Но все это, повторю, незаметно при быстром, бездумном чтении. Зато очень заметна атмосфера сна. Ощутима, конечно, и атмосфера буффонады, но до погони за Председателем буффонада проста и поверхностна, как в кукольном театре, — снимают бороды, снимают носы, бегают друг за другом; слово «сон» и здесь точнее.
Однако для Честертона сон этот еще и «страшный». И во многих эссе, и в «Автобиографии», и в этой книге Честертон пытался поведать о совершенно конкретных, измучивших его страхах. Чего же он так боялся?

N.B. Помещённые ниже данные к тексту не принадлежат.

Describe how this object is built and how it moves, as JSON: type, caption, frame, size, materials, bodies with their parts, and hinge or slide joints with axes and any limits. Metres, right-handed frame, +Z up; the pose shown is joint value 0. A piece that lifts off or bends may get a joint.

Когда читаешь книгу о Четверге, нередко кажется, что речь идет не о прошлом «конце века», а о нашем, нынешнем. Конечно, молодой честный и чувствительный человек почти всегда остро ощущает зло мира. И все–таки Честертона мучили не просто злоба и ложь, мучающие юных, а особые свойства людей и лет, тесно связанные и с тем, и с нашим концом века, — безразличие, а то и ненависть к человеческой жизни. Когда читаешь книгу, думаешь, что тогдашние террористы — и настоящие, и выдуманные — просто ангелы перед нынешними. Но так это или не так, нравственную суть Честертон видит верно — разрушение ради разрушения и полный, последний пессимизм; не печаль, не скорбь, не горе, а гордое гнушение радостью. Все это было тогда, наверное, не так сильно, а главное — не так «массово», как теперь. И все же Честертон страдал не меньше, чем можно страдать в наше время. При этом мучился он вдвойне: и от зла вокруг, и от зла в себе самом.

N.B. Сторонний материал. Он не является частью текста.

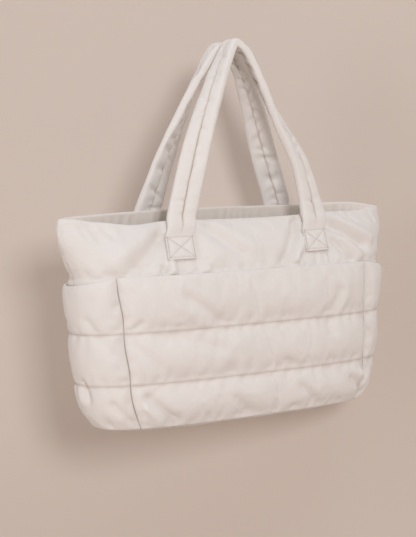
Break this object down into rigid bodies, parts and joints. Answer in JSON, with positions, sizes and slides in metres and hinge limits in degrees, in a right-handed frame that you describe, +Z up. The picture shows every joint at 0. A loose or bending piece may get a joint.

Кончив в начале 90-х годов одну из лучших и самых старых английских школ, он не поступил ни в Оксфорд, ни в Кембридж, как полагалось воспитаннику этой школы и молодому человеку его круга, и стал посещать нечто вроде «художественного института», так называемую Слейд–скул. В одном эссе он писал, что в таких местах или трудятся непрестанно, или не делают ничего. Сам он не делал ничего (хотя был очень способным рисовальщиком и живописцем) и в отчаянье мыкался по Лондону. Бывало он в модных гостиных, где, как писал гораздо позже, много умников, немного поэтов, а людей вообще нет; попал однажды на спиритический сеанс, а больше всего бродил в одиночестве, как Сайм. В наши дни, наверное, его лечили бы от юношеской депрессии, тогда как он просто не мог жить, ни во что не веря. Как Сайм, подходящий к отелю на Лейстер–сквер, он видел мир сзади и был на грани безумия, а грань отчаяния давно перешел. Намного позже, в рассказах о тезке Сайма, Гэбриеле Гэйле, Честертон писал: «В молодости нормально побыть ненормальным». Не знаю, как по науке, а по закону нравственному даже и дурно быть бездумно бодрым среди мирского зла. Позже, когда человек укрепится духом, со страданием может слиться высокая радость, которая, как и страдание, противостоит и бодрому равнодушию, и равнодушию унылому. Случилось это и с Честертоном, но прежде, все 90‑е годы, он видел только зло, и особенно мучил его тот самый сплав гордыни и всеотрицания, который описывает философ–полисмен, повествуя о «внутреннем круге». Все прочие виды зла он, собственно, и не осуждал. Он страдал от них, но никогда не судил того, что вызвано «простительной слабостью человеческой воли». Опять же много позже, в эссе «Если бы мне дали прочитать одну–единственную проповедь», он рассказал и показал, как чудовищно меняется любой грех, перемножаясь на гордыню. Собственный его главный грех этих лет — уныние — на гордыню не перемножался. Но радости молодой Честертон не ощущал, мир был ужасен и, что еще больше его пугало, вообще исчезал, растворяясь в последнем сомнении.